Michigan’s apple industry has rebounded from devastating spring freezes and storms in 2008 to produce an expected 26 million bushels this season, up 82 percent from last year and 46 percent above a five-year average.

The increase, coupled with decreased production in Washington, means the nation’s apple growers predict they will harvest 235 million 42-pound bushels, or about 1 percent more than they did a year ago. And with a nearly depleted storage carryover comes hope that grower prices, which languished last year, will increase.

The crop estimate is based on industry input at the recent U.S. Apple Association Outlook Conference in Chicago.

The U.S. Department of Agriculture predicts the nation’s apple growers will harvest 240.7 million bushels. The largest differences in the two estimates center on Washington.

The USDA predicts growers there will harvest 138 million bushels, making it the 11th largest crop in history. The Vienna, Va.-based USApple expects 132 million bushels.

Of the US Apple’s Washington crop estimate, about 107 million bushels are expected to go fresh, with the remainder moving into processing.

“One hundred seven is consistent with the numbers I’m hearing from talking to other people,” says West Mathison, president of Wenatchee, Wash.-based Stemilt Growers Inc.

Lindsay Buckner, senior vice president of field services for Yakima, Wash.-based Tree Top Inc., agrees. “I’m hearing numbers from 105 to 120. I think 105 to 115 is where it’s at. Fruit size is averaging bigger than last year.”

That may be in part to a smaller crop this season than the 109 million bushel fresh-market crop of 2008.

Photo by Vicky Boyd

Cool nighttime temperatures and mild days helped promote nice size and color in California’s Fuji crop. The Fresno-based California Apple Commission predicts the state’s growers will harvest about 3.2 million 42-pound cartons of all apple varieties this season.

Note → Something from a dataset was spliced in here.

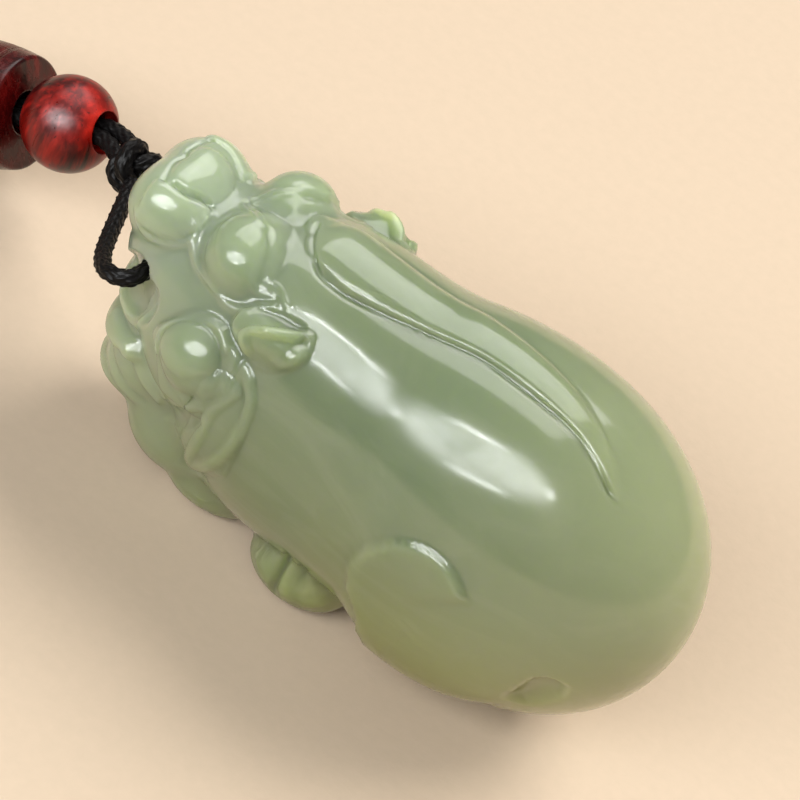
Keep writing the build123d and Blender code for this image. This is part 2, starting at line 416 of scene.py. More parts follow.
# The bow's points near its ends are left out, to give the rims room to be rounded.
bow = np.linspace(-1, 1, 41)
barrel_side = [(barrel_middle - (barrel_middle - barrel_end) * t * t, barrel_half * t) for t in bow]
barrel_profile = dense(rounded([(bore_radius, 0), (bore_radius, -barrel_half)] + barrel_side[:1]
                               + barrel_side[5:-5] + barrel_side[-1:]
                               + [(bore_radius, barrel_half), (bore_radius, 0)], barrel_ease))
ball = turned_piece("round_bead_turned", ball_profile, ball_along)
barrel = turned_piece("barrel_bead_turned", barrel_profile, barrel_along)

# %% [markdown]
# The round bead is red sandalwood: the grain runs through the wood in fine long streaks with dark pores,
# and it has a satin polish. The barrel is a darker, wine-coloured wood of the same kind. The streaks are
# clouds stretched along one direction of the wood. Each bead is also painted darker near the ground, as
# painted shade for the little light that reaches its underside.

# %% Wood


def wood(name, grain_turn, colours, pore, gloss):
    """A dense polished wood whose grain runs along one turned axis. Lengths here are in metres."""
    shader = Shader(name)
    grain = shader.noise(shader.stretched((1, 1, 0.12), grain_turn), 1500, detail=6, distortion=0.3)
    broad = shader.noise(shader.stretched((1, 1, 0.3), grain_turn), 260, detail=3, distortion=0.6)
    pores = shader.noise(shader.stretched((1, 1, 0.10), grain_turn), 3800, detail=2)
    body = shader.mix(0.55, shader.ramp(grain, colours), shader.ramp(broad, colours))
    height = shader.add("ShaderNodeSeparateXYZ", Vector=shader.place).outputs["Z"]
    # Painted shade: near the ground each bead is mixed towards its darkest wood colour, for the shade under
    # it.
    body = shader.mix(shader.span(height, 0.001, 0.0075, 0.92, 0.0), body, (*colours[0][1], 1))
    dark = shader.span(pores, 0.28, 0.38, 0.7, 0.0)
    shader.finish(
        Base_Color=shader.mix(dark, body, (*pore, 1)),
        Roughness=shader.span(grain, 0.3, 0.7, gloss, gloss + 0.14),
        Specular_IOR_Level=0.32,
        Normal=shader.bump(pores, 0.25, 0.00004, shader.bump(grain, 0.15, 0.00005)),
    )
    return shader


red_wood = wood(
    "red_sandalwood", (0.5, 0.9, 0.2),
    [(0.38, (0.012, 0.001, 0.001)), (0.51, (0.120, 0.002, 0.001)), (0.66, (0.42, 0.010, 0.003))],
    (0.012, 0.001, 0.001), 0.26)
dark_wood = wood(
    "dark_wine_wood", (1.2, 0.3, 0.1),
    [(0.36, (0.006, 0.000, 0.000)), (0.5, (0.042, 0.001, 0.001)), (0.68, (0.115, 0.004, 0.003))],
    (0.004, 0.001, 0.001), 0.18)
dress(ball, red_wood)
dress(barrel, dark_wood)
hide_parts("round_bead")
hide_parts("barrel_bead")

# %% [markdown]
# Two of these pieces are soft: the bail and the hanging loop of cord.

# %% The names of the two soft cords
print("soft pieces:", bail.name, "and", hanging.name)

# %% [markdown]
# ## The carving
# The carver first roughs the stone into large round masses, then cuts the lines and hollows into them,
# and polishes everything so that each edge melts a little. The model is made in the same order. The form
# is a field: a number for every point in space that says how far it lies outside the stone. The masses
# and leaves are those of the solid model.

# %% The masses
jade_length, jade_width, jade_height = 53.6, 24.5, 32.4

# A mass is one swelling of the carving: an ellipsoid that melts into the ones before it.
# ahead and long are shares of the length, out and wide of the width, up and high of the
# height, blend of the length. A mass with a side place stands on both sides.
Mass = namedtuple("Mass", "name ahead out up long wide high pitch blend")
masses = [
    Mass("rump", 0.236, 0.00, 0.508, 0.258, 0.455, 0.447, 0, 0.000),
    Mass("back", 0.085, 0.00, 0.530, 0.290, 0.462, 0.430, 0, 0.100),
    Mass("chest", -0.130, 0.00, 0.420, 0.230, 0.360, 0.390, 0, 0.100),
    Mass("neck", -0.190, 0.00, 0.575, 0.180, 0.350, 0.320, 0, 0.100),
    Mass("belly", 0.150, 0.00, 0.170, 0.240, 0.200, 0.190, 0, 0.060),
    Mass("head", -0.310, 0.00, 0.565, 0.130, 0.340, 0.265, 0, 0.060),
    Mass("muzzle", -0.400, 0.00, 0.630, 0.090, 0.245, 0.150, 0, 0.040),
    Mass("jaw", -0.365, 0.00, 0.290, 0.092, 0.240, 0.160, 0, 0.040),
    Mass("fore leg", -0.290, 0.09, 0.165, 0.095, 0.150, 0.145, 12, 0.030),
    Mass("lip wall", -0.398, 0.00, 0.470, 0.078, 0.230, 0.100, 0, 0.015),
    Mass("lip", -0.388, 0.00, 0.385, 0.092, 0.260, 0.045, 22, 0.012),
    Mass("chin", -0.378, 0.00, 0.240, 0.092, 0.220, 0.070, 18, 0.015),
    Mass("bridge", -0.350, 0.00, 0.750, 0.080, 0.170, 0.085, 0, 0.030),
    Mass("nose", -0.433, 0.00, 0.752, 0.066, 0.190, 0.097, -15, 0.020),
    Mass("nostril", -0.440, 0.09, 0.740, 0.062, 0.125, 0.100, -20, 0.020),
    Mass("brow", -0.300, 0.12, 0.800, 0.062, 0.155, 0.095, -10, 0.012),
    Mass("cheek", -0.275, 0.31, 0.595, 0.055, 0.115, 0.090, 0, 0.008),
    Mass("pouch", -0.270, 0.27, 0.500, 0.050, 0.110, 0.110, 0, 0.020),
    Mass("ear", -0.200, 0.31, 0.770, 0.058, 0.072, 0.055, 12, 0.008),
    Mass("thigh", 0.185, 0.29, 0.460, 0.200, 0.210, 0.310, 0, 0.006),
    Mass("hind foot", -0.025, 0.20, 0.095, 0.085, 0.115, 0.105, 6, 0.010),
    Mass("fore foot", -0.215, 0.10, 0.075, 0.085, 0.110, 0.090, 6, 0.010),
]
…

“If you sell an apple that is two sizes larger, you’re selling 10 to 20 percent more pounds,” Mathison says.

Last season, high prices for processing apples prompted many growers to strip trees of fruit rather than color pick. As the processing prices softened, much of that fruit moved into fresh outlets, depressing prices.

Despite the large crop, the Washington industry was able to clear out most of the carryover with record shipments, says Dan Kelly, assistant manager of the Washington Growers Clearing House in Wenatchee.

This season, he says he expects growers to selectively pick for the markets.

“People are not going to pick everything on the tree,” Kelly says. “If it doesn’t meet the criteria, they will leave it.”

Unlike recent years where many growers were short workers, Kelly says he expects labor availability will not be an issue this season.

Retail prices languished

For much of the early 2008-09 marketing season, which began July 1, 2008, grower prices were depressed. For the entire marketing year, growers of fresh-market apples received an average of 29.6 cents per pound, down 23 percent from the 38.3 cents per pound of the 2007-08 marketing year, according to USDA figures.

Steve Lutz, executive vice president of the Chicago-based Perishables Group, blames part of the poor returns on retailers hiking prices to maintain their overall apple category margins.

“Retailers didn’t get the ‘big crop’ message, at least early on,” Lutz says. “Prices stayed high despite the size of the crop. Volume lagged behind during the critical part of the 2008-09 marketing year.”

It wasn’t until March that retail prices began to come down and movement began to increase.

And the higher prices didn’t go unnoticed by consumers. Based on consumer-intercept studies conducted in March, Lutz says 91 percent responded that apples were more expensive than the previous year.

Of those saying prices were higher, half said they had substituted another item for apples.

“Consumers are going to remain very conscious of pricing,” Lutz says. “Retailers are very slow to respond to the crop supply and the pricing cues that we give them.”

At the same time, promotional dollars were redirected to other produce items. And the number of apple items in produce departments declined to an average of 19 from 28 or 29, Lutz says, citing data collected from 13,000 conventional supermarkets, interviews with consumers and Nielsen household panels.

Apples only saw a 6 percent increase in promotional spending during the 2008-09 marketing year, whereas berries enjoyed a 16.3 percent increase and grapes an 18.2 percent increase.

Sales responded accordingly, Lutz says. For the 52-week period ending July 1, berry sales were up 12.7 percent and grape sales up 4.6 percent. Apple sales, on the other hand, were down 6.3 percent.

Adding to the apple industry’s malaise is low consumer sentiment, which has caused them to rein in spending and increase buying substitutions, he says. And Lutz says he sees that trend continuing into the 2009-10 marketing year.

“Consumers are focused on basics,” he says. “They’re hunkered down and are coupon and promotion oriented. They’re trading down and across categories. They’re looking for that value item. And they’re willing to swap out.”